The camera crew is getting racetrack footage of Repole that is destined to become one of two entirely different entities.

“It’s either going to be a Netflix series or I spent $5 million on home movies for my daughter, Gioia,” Repole said. “It’s much more expensive now than when my mom would film us with the VHS camera when I was a kid.”

Fierceness with John Velazquez wins the Travers Stakes  (G1) at Saratoga Race Course in Saratoga Springs, N.Y., on Aug. 24, 2024.
Photo: Anne M. Eberhardt

Gioia Repole holds up the Travers Stakes trophy at Saratoga Race Course

While time will tell if the final product is good enough—and Repole’s pockets are deep enough—to land the series a home on a major streaming service, racing’s most outspoken personality says he decided to take on the project as a way of presenting the positive side of horse racing.

“I want to have some positivity around this great sport. My goal is first to make sure racing survives for the next generation, and the second thing is to make it better for the next generation. That’s been my focus for the last 18 months: how to improve this game. I thought it was about embracing change but I’m finding out it’s about forcing change.

“I want this to be a thriving, growing sport. I’d like this sport to be No. 2 behind football.
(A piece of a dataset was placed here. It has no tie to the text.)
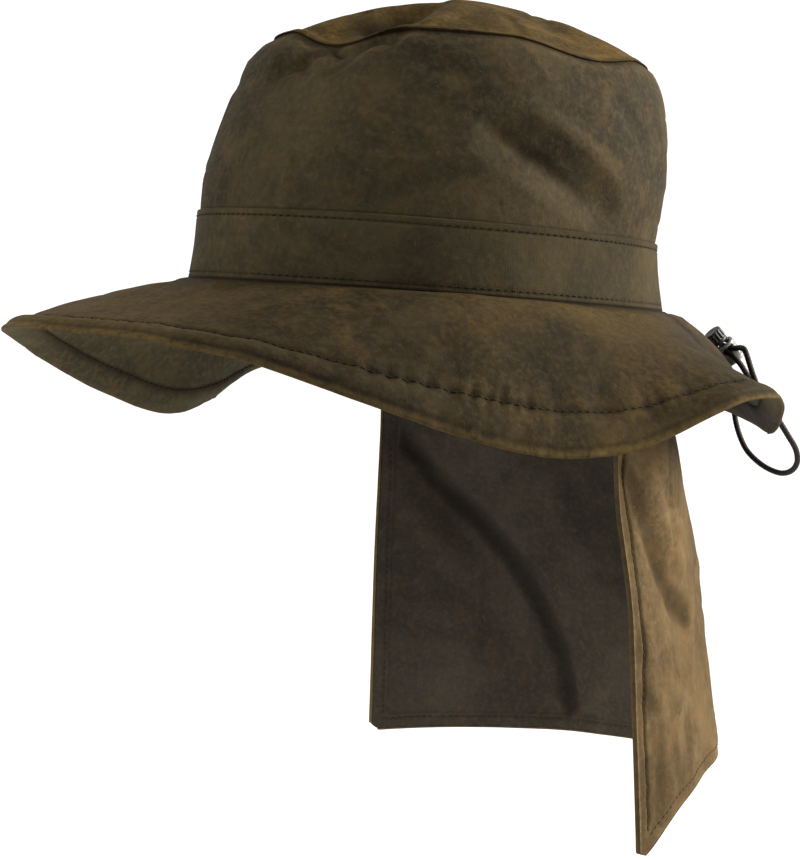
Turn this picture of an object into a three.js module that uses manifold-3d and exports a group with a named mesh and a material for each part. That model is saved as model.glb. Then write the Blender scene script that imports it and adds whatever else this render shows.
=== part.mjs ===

It can be bigger than baseball, or basketball, or hockey. There were 20 million people watching the Kentucky Derby. You don’t see those kind of numbers for the World Series or NBA Finals or Stanley Cup Finals. But we can’t do that when you have negative stories like the ’60 Minutes’ segment, or the ‘Broken Horses’ show that I think 12 people watched. We need a positive message.”

Repole said his series would be akin to what HBO Max does with the National Football League and its “Hard Knocks” series. The segments would feature Repole, his trainer Todd Pletcher, and top jockeys such as the Ortiz brothers, Jose and Irad Jr., in addition to equine stars such as his homebred champion and Travers Stakes (G1) winner Fierceness .

“Think of it as a ‘Hard Knocks’ on horse racing,” Repole said. “It will take horse racing fans behind the scenes like they have never been before. At the sales, at the barns in the morning with the workouts, what goes on before the race, how the owner feels before the race and after it. The thrill of victory and the agony of defeat. You never know what’s going to happen in this sport. This will be never-seen-before footage in horse racing, access to a top trainer and a top stable. Access to a team that works hard; the jockeys who are the best in the business.”

The star, of course, will be Repole, who has never shied away from controversy or a camera. He can be counted on to produce lively antics such as making the crowd laugh in the owners’ boxes at Saratoga Race Course—which included a Sheikh—during a back-and-forth with someone who was teasing him. Or falling into the arms of his wife, Maria, and daughter after Fierceness’ emotional Travers win.

Whether he gets an Emmy for the series or if it is aired only in his house is what remains to be seen.

“Some people sell the concept to Netflix and then Netflix funds it. I am funding it and we’ll see how happy I am with it when we are all done,” Repole said. “Selling it is more about finding the best platform for the sport. I fund the NTA. I fund (NTA executive director) Pat Cummings. Somebody has to step up to help the sport, and if this sport does not survive in five years, I am not going to have any regrets. This is who I am and what I am doing.”